CHEYENNE – A local developer plans to break ground this fall on a new 70,000-square-foot hotel and convention center in south Cheyenne.
The $55 million project, built on the Sweetgrass development south of East College Drive, would be the state’s largest events facility, home to a 150-bed hotel, restaurant and convention space.
Set to open in the summer of 2021, plans include a 36-lane bowling alley and eatery featuring local cuisine. The convention and entertainment space will have the capacity to host concerts, basketball tournaments, weddings and trade shows.
307 Land Development, a southeast Wyoming-based company led by real estate developer John “Tate” Bauman and his family, will oversee the venture, and Fort Collins, Colorado-based AU Workshop will provide architectural services.

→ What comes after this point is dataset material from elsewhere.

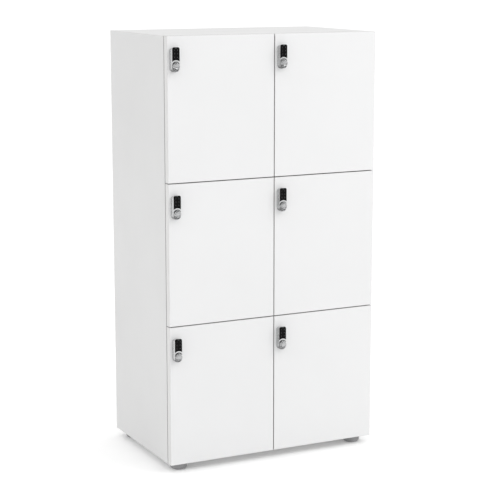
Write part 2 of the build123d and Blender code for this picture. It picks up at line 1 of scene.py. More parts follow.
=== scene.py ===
"""Looks for the six-compartment parcel locker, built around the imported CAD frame."""
import json
import math

import bpy
import bmesh
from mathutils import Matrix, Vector


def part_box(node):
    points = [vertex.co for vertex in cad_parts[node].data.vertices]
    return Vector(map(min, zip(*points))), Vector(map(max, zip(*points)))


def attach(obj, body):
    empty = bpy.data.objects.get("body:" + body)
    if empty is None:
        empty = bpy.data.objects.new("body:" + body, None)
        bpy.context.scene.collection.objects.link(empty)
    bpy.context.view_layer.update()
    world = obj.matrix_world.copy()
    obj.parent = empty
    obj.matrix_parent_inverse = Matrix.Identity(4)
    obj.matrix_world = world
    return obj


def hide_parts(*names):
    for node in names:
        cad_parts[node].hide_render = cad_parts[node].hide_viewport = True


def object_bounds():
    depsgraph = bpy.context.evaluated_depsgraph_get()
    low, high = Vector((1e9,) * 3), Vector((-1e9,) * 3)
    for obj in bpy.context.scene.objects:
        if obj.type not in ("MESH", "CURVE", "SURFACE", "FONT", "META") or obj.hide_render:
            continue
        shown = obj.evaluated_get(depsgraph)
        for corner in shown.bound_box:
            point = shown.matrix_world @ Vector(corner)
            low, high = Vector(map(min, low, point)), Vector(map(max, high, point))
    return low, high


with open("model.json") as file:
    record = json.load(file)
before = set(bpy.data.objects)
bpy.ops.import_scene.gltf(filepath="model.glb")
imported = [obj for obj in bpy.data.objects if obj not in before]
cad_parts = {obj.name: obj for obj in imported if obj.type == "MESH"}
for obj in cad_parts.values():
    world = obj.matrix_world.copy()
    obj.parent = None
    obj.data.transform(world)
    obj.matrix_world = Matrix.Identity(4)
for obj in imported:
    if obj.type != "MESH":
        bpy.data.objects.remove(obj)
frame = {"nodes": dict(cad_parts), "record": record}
cad_low, cad_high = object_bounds()
NODES = frame["nodes"]
MM = 0.001
PLACES = [f"{row}_{column}" for column in ("left", "right") for row in ("lower", "middle", "upper")]


# ------------------------------------------------------------------ node helpers
BEVEL_SAMPLES = 6
OCCLUSION_SAMPLES = 8
NOISE_ROUGHNESS = 0.55
MIX_A, MIX_B, MIX_RESULT = 6, 7, 2      # a Mix node's sockets for colours
EDGE_SHARP, EDGE_FLAT = 0.80, 0.995     # cosine between the rounded and the true normal
FACES_DOWN, FACES_ASIDE = -0.75, -0.05  # Z of the normal


def tinted(colour, factor):
    """A colour with each channel multiplied by factor."""
    return tuple(c * factor for c in colour)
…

A general contractor has yet to be announced.
The Baumans leveraged a large cow-calf ranch in southeast Wyoming to establish a number of other companies, including Bauman Construction, Signature Designs and Tate’s Chuckwagon, a Cheyenne Frontier Days staple.
A private equity firm will fund the endeavor.
Bauman estimates the complex will add 170 jobs and $40 million to the local economy annually.
“It’s a great thing that others are looking at Cheyenne and willing to invest in Cheyenne,” said Randy Bruns, CEO of Cheyenne LEADS, the nonprofit economic development organization for Cheyenne and Laramie County. “It’s a strong indication that other folks see good things for us.”
Due to the facility’s proximity to Laramie County Community College, Bauman expects to work with college leadership to offer hospitality career training and employment to students.
“This ties back to keeping our younger generation here,” Bauman said.
The location could mean more sporting events and conventions for LCCC students, too.
Although the complex is expected to compete with Laramie County’s roughly 40 existing hotels, as well as facilities such as the sixth-penny-funded events center being built at the Archer Complex east of town, Visit Cheyenne CEO Darren Rudloff said there’s a clear need for expansion.
The county’s hotel occupancy rate increased by 7.2 percent last year, rising to 58.3 percent. That’s below the 66.2 percent national average, but Rudloff said it’s partly due to the state’s ongoing recession.
He also points to a recent survey facilitated by Visit Cheyenne and NEXTFactor Enterprises that indicates local industry professionals want more meeting space, attractions and recreation.
“This will help fill out our meeting space, lodging space and hospitality industry in a significant way,” Rudloff said. “It’ll provide competition to existing properties, but, with its meeting space, it’ll be another demand generator.”
But some residents wonder if Cheyenne really needs more event space.
“After the taxpayers just funded Archer, I feel like more of the same is just beating a dead horse,” Mark Carroll said.
But Bauman said this will offer something new.
“We’ll have an arena that seats 5,000 people,” he said. “And we’re really excited to capture regional and national conferences that have not looked at Cheyenne in the past.”
Other plans for the 2,400-acre Sweetgrass development include residential and student housing, public schools, a golf course and community park. The Lummis family, which owns the land, plans to turn the former ranch into an economic powerhouse.
“There’s been a lot of conversation about when are things going to happen at Sweetgrass,” said Brendan Ames, the city’s economic development officer. “This is going to be the anchor that really spurs the development and growth of Sweetgrass.”